## Start Information provided

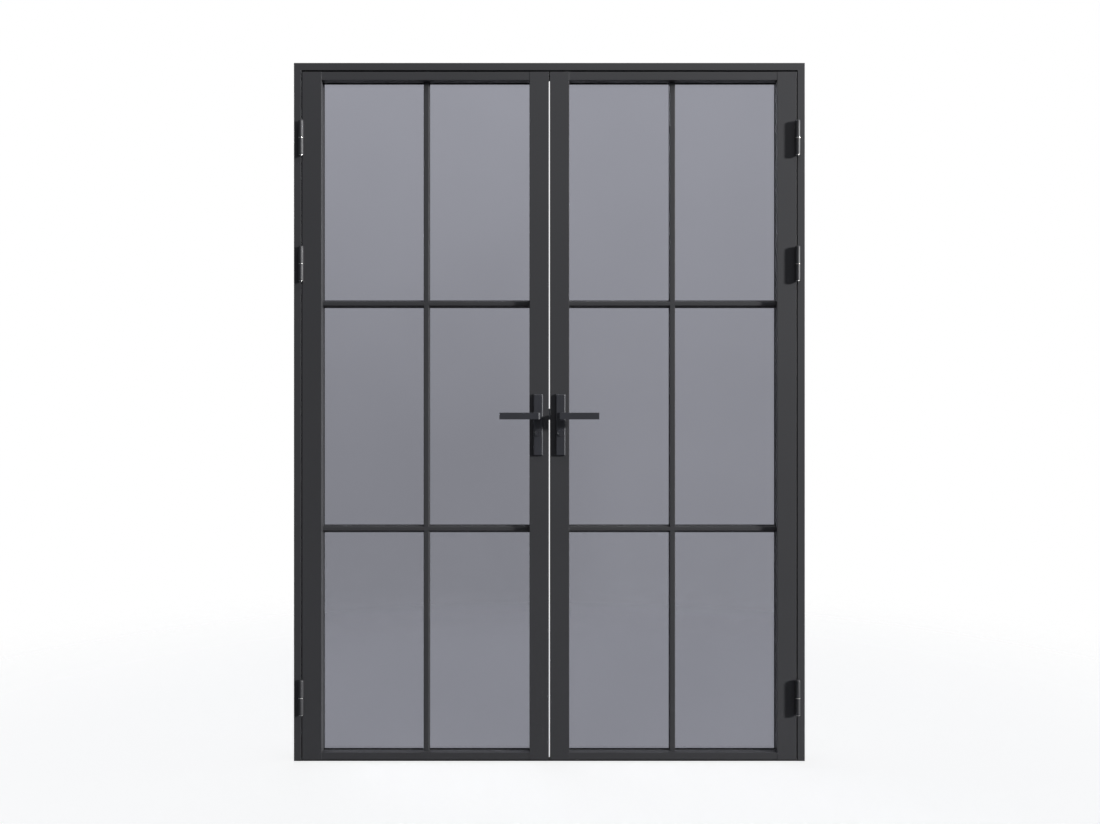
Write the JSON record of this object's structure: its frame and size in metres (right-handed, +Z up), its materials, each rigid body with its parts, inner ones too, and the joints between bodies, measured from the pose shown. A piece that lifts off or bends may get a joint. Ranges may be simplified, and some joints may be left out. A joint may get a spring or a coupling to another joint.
{
  "type": "french doors",
  "caption": "Pair of dark glazed steel doors in a slim steel frame, with divided panes, lever handles, lock, shoot bolts and barrel hinges.",
  "frame": {"origin": "on the floor, midway between the jambs and midway through the thickness of the leaves", "axes": "+X across the doorway to the right as seen from the opening side, +Y through the doorway from the opening side to the stop side, +Z up"},
  "size_m": [1.537, 0.166, 2.1],
  "materials": {
    "frame_coat": "matt powder-coated steel",
    "handle_black": "satin black coated metal",
    "bright_steel": "satin stainless steel",
    "zinc_steel": "zinc-plated steel",
    "black_rubber": "matt black rubber",
    "tinted_glass": "grey-blue tinted glass"
  },
  "bodies": {
    "frame": {"left_jamb": "frame_coat", "right_jamb": "frame_coat", "frame_head": "frame_coat", "threshold_strip": "frame_coat", "frame_seals": "black_rubber", "left_frame_knuckles": "handle_black", "right_frame_knuckles": "handle_black", "hinge_pins": "bright_steel", "hinge_washers": "bright_steel", "head_keep": "bright_steel"},
    "left_leaf": {"left_hinge_stile": "frame_coat", "left_meeting_stile": "frame_coat", "left_top_rail": "frame_coat", "left_bottom_rail": "frame_coat", "left_upper_bar": "frame_coat", "left_lower_bar": "frame_coat", "left_vertical_bars": "frame_coat", "left_glass_panes": "tinted_glass", "left_glazing_gaskets": "black_rubber", "left_glazing_beads": "frame_coat", "left_door_knuckles": "handle_black", "left_outside_plate": "handle_black", "left_inside_plate": "handle_black", "left_handle_screws": "bright_steel", "left_lock_case": "zinc_steel", "left_faceplate": "bright_steel", "left_faceplate_screws": "bright_steel", "left_cylinder": "handle_black"},
    "left_handle": {"left_outside_lever": "handle_black", "left_inside_lever": "handle_black", "left_spindle": "zinc_steel", "left_lever_hub": "zinc_steel"},
    "left_latch": {"left_latch_bolt": "bright_steel"},
    "left_turn": {"left_cylinder_plug": "handle_black", "left_thumbturn": "handle_black"},
    "left_bolt": {"left_deadbolt": "bright_steel"},
    "right_leaf": {"right_hinge_stile": "frame_coat", "right_meeting_stile": "frame_coat", "right_top_rail": "frame_coat", "right_bottom_rail": "frame_coat", "right_upper_bar": "frame_coat", "right_lower_bar": "frame_coat", "right_vertical_bars": "frame_coat", "right_glass_panes": "tinted_glass", "right_glazing_gaskets": "black_rubber", "right_glazing_beads": "frame_coat", "right_door_knuckles": "handle_black", "right_outside_plate": "handle_black", "right_inside_plate": "handle_black", "right_handle_screws": "bright_steel", "right_gear_case": "zinc_steel", "right_strike_plate": "bright_steel", "right_strike_screws": "bright_steel", "right_blank_cylinder": "handle_black"},
    "right_handle": {"right_outside_lever": "handle_black", "right_inside_lever": "handle_black", "right_spindle": "zinc_steel", "right_lever_hub": "zinc_steel"},
    "right_top_shoot": {"right_top_bolt": "bright_steel"},
    "right_bottom_shoot": {"right_bottom_bolt": "bright_steel"}
  },
  "joints": [
    {"name": "left_leaf_swing", "type": "hinge", "parent": "frame", "child": "left_leaf", "pos_m": [-0.745, -0.0345, 0], "axis": [0, 0, -1], "range_deg": [0, 170]},
    {"name": "right_leaf_swing", "type": "hinge", "parent": "frame", "child": "right_leaf", "pos_m": [0.745, -0.0345, 0], "axis": [0, 0, 1], "range_deg": [0, 170]},
    {"name": "left_lever_turn", "type": "hinge", "parent": "left_leaf", "child": "left_handle", "pos_m": [-0.0337, 0, 1.038], "axis": [0, -1, 0], "range_deg": [0, 45], "stiffness_Nm_per_rad": 0.8, "springref_deg": -40.11},
    {"name": "left_latch_slide", "type": "slide", "parent": "left_leaf", "child": "left_latch", "axis": [-1, 0, 0], "range_m": [0, 0.01186]},
    {"name": "left_turn_rotate", "type": "hinge", "parent": "left_leaf", "child": "left_turn", "pos_m": [-0.0337, 0, 0.988], "axis": [0, -1, 0], "range_deg": [0, 90]},
    {"name": "left_deadbolt_slide", "type": "slide", "parent": "left_leaf", "child": "left_bolt", "axis": [1, 0, 0], "range_m": [0, 0.0198]},
    {"name": "right_lever_turn", "type": "hinge", "parent": "right_leaf", "child": "right_handle", "pos_m": [0.0337, 0, 1.038], "axis": [0, 1, 0], "range_deg": [0, 45], "stiffness_Nm_per_rad": 0.8, "springref_deg": -40.11},
    {"name": "right_top_bolt_slide", "type": "slide", "parent": "right_leaf", "child": "right_top_shoot", "axis": [0, 0, -1], "range_m": [0, 0.01186]},
    {"name": "right_bottom_bolt_slide", "type": "slide", "parent": "right_leaf", "child": "right_bottom_shoot", "axis": [0, 0, 1], "range_m": [0, 0.01186]}
  ],
  "couplings": [
    {"joint": "left_latch_slide", "follows": "left_lever_turn", "m_per_rad": 0.015104},
    {"joint": "left_turn_rotate", "follows": "left_deadbolt_slide", "rad_per_m": 79.337},
    {"joint": "right_top_bolt_slide", "follows": "right_lever_turn", "m_per_rad": 0.015104},
    {"joint": "right_bottom_bolt_slide", "follows": "right_lever_turn", "m_per_rad": 0.015104}
  ]
}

## End Information provided

» Set problem: Give back the data above exactly as it appears.

» Response to the exercise:
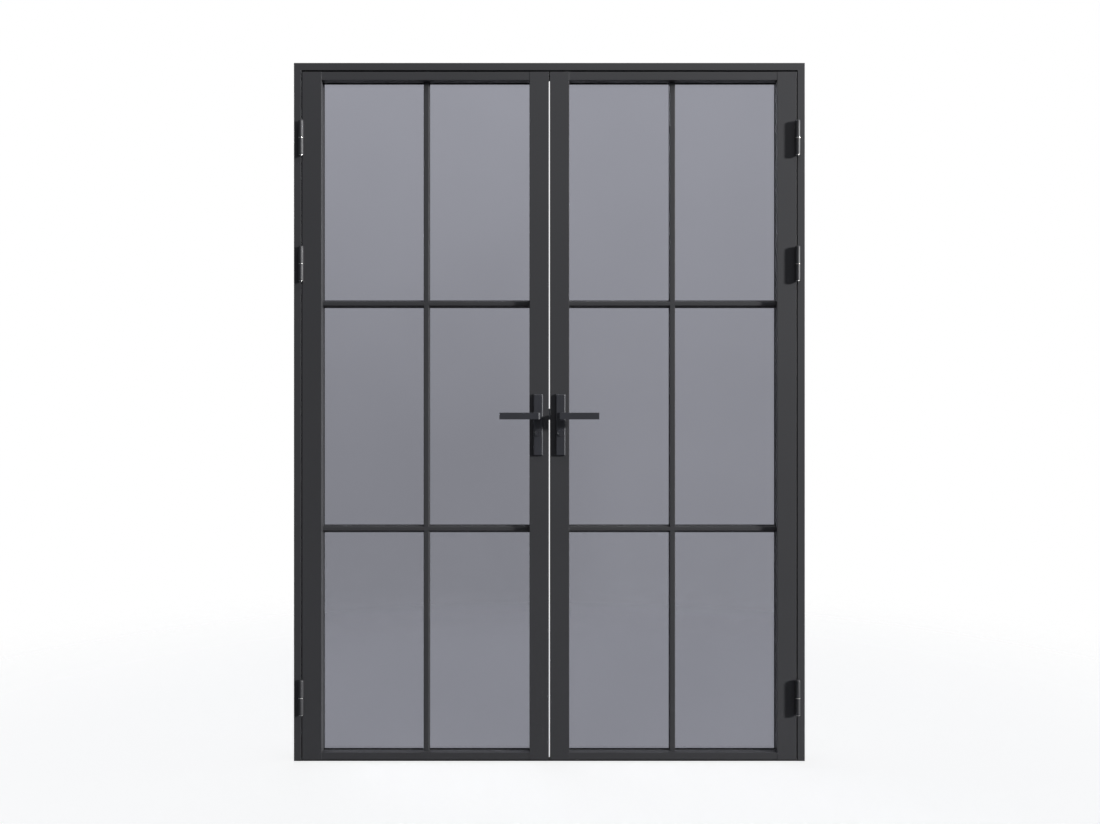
Write the JSON record of this object's structure: its frame and size in metres (right-handed, +Z up), its materials, each rigid body with its parts, inner ones too, and the joints between bodies, measured from the pose shown. A piece that lifts off or bends may get a joint. Ranges may be simplified, and some joints may be left out. A joint may get a spring or a coupling to another joint.
{
  "type": "french doors",
  "caption": "Pair of dark glazed steel doors in a slim steel frame, with divided panes, lever handles, lock, shoot bolts and barrel hinges.",
  "frame": {"origin": "on the floor, midway between the jambs and midway through the thickness of the leaves", "axes": "+X across the doorway to the right as seen from the opening side, +Y through the doorway from the opening side to the stop side, +Z up"},
  "size_m": [1.537, 0.166, 2.1],
  "materials": {
    "frame_coat": "matt powder-coated steel",
    "handle_black": "satin black coated metal",
    "bright_steel": "satin stainless steel",
    "zinc_steel": "zinc-plated steel",
    "black_rubber": "matt black rubber",
    "tinted_glass": "grey-blue tinted glass"
  },
  "bodies": {
    "frame": {"left_jamb": "frame_coat", "right_jamb": "frame_coat", "frame_head": "frame_coat", "threshold_strip": "frame_coat", "frame_seals": "black_rubber", "left_frame_knuckles": "handle_black", "right_frame_knuckles": "handle_black", "hinge_pins": "bright_steel", "hinge_washers": "bright_steel", "head_keep": "bright_steel"},
    "left_leaf": {"left_hinge_stile": "frame_coat", "left_meeting_stile": "frame_coat", "left_top_rail": "frame_coat", "left_bottom_rail": "frame_coat", "left_upper_bar": "frame_coat", "left_lower_bar": "frame_coat", "left_vertical_bars": "frame_coat", "left_glass_panes": "tinted_glass", "left_glazing_gaskets": "black_rubber", "left_glazing_beads": "frame_coat", "left_door_knuckles": "handle_black", "left_outside_plate": "handle_black", "left_inside_plate": "handle_black", "left_handle_screws": "bright_steel", "left_lock_case": "zinc_steel", "left_faceplate": "bright_steel", "left_faceplate_screws": "bright_steel", "left_cylinder": "handle_black"},
    "left_handle": {"left_outside_lever": "handle_black", "left_inside_lever": "handle_black", "left_spindle": "zinc_steel", "left_lever_hub": "zinc_steel"},
    "left_latch": {"left_latch_bolt": "bright_steel"},
    "left_turn": {"left_cylinder_plug": "handle_black", "left_thumbturn": "handle_black"},
    "left_bolt": {"left_deadbolt": "bright_steel"},
    "right_leaf": {"right_hinge_stile": "frame_coat", "right_meeting_stile": "frame_coat", "right_top_rail": "frame_coat", "right_bottom_rail": "frame_coat", "right_upper_bar": "frame_coat", "right_lower_bar": "frame_coat", "right_vertical_bars": "frame_coat", "right_glass_panes": "tinted_glass", "right_glazing_gaskets": "black_rubber", "right_glazing_beads": "frame_coat", "right_door_knuckles": "handle_black", "right_outside_plate": "handle_black", "right_inside_plate": "handle_black", "right_handle_screws": "bright_steel", "right_gear_case": "zinc_steel", "right_strike_plate": "bright_steel", "right_strike_screws": "bright_steel", "right_blank_cylinder": "handle_black"},
    "right_handle": {"right_outside_lever": "handle_black", "right_inside_lever": "handle_black", "right_spindle": "zinc_steel", "right_lever_hub": "zinc_steel"},
    "right_top_shoot": {"right_top_bolt": "bright_steel"},
    "right_bottom_shoot": {"right_bottom_bolt": "bright_steel"}
  },
  "joints": [
    {"name": "left_leaf_swing", "type": "hinge", "parent": "frame", "child": "left_leaf", "pos_m": [-0.745, -0.0345, 0], "axis": [0, 0, -1], "range_deg": [0, 170]},
    {"name": "right_leaf_swing", "type": "hinge", "parent": "frame", "child": "right_leaf", "pos_m": [0.745, -0.0345, 0], "axis": [0, 0, 1], "range_deg": [0, 170]},
    {"name": "left_lever_turn", "type": "hinge", "parent": "left_leaf", "child": "left_handle", "pos_m": [-0.0337, 0, 1.038], "axis": [0, -1, 0], "range_deg": [0, 45], "stiffness_Nm_per_rad": 0.8, "springref_deg": -40.11},
    {"name": "left_latch_slide", "type": "slide", "parent": "left_leaf", "child": "left_latch", "axis": [-1, 0, 0], "range_m": [0, 0.01186]},
    {"name": "left_turn_rotate", "type": "hinge", "parent": "left_leaf", "child": "left_turn", "pos_m": [-0.0337, 0, 0.988], "axis": [0, -1, 0], "range_deg": [0, 90]},
    {"name": "left_deadbolt_slide", "type": "slide", "parent": "left_leaf", "child": "left_bolt", "axis": [1, 0, 0], "range_m": [0, 0.0198]},
    {"name": "right_lever_turn", "type": "hinge", "parent": "right_leaf", "child": "right_handle", "pos_m": [0.0337, 0, 1.038], "axis": [0, 1, 0], "range_deg": [0, 45], "stiffness_Nm_per_rad": 0.8, "springref_deg": -40.11},
    {"name": "right_top_bolt_slide", "type": "slide", "parent": "right_leaf", "child": "right_top_shoot", "axis": [0, 0, -1], "range_m": [0, 0.01186]},
    {"name": "right_bottom_bolt_slide", "type": "slide", "parent": "right_leaf", "child": "right_bottom_shoot", "axis": [0, 0, 1], "range_m": [0, 0.01186]}
  ],
  "couplings": [
    {"joint": "left_latch_slide", "follows": "left_lever_turn", "m_per_rad": 0.015104},
    {"joint": "left_turn_rotate", "follows": "left_deadbolt_slide", "rad_per_m": 79.337},
    {"joint": "right_top_bolt_slide", "follows": "right_lever_turn", "m_per_rad": 0.015104},
    {"joint": "right_bottom_bolt_slide", "follows": "right_lever_turn", "m_per_rad": 0.015104}
  ]
}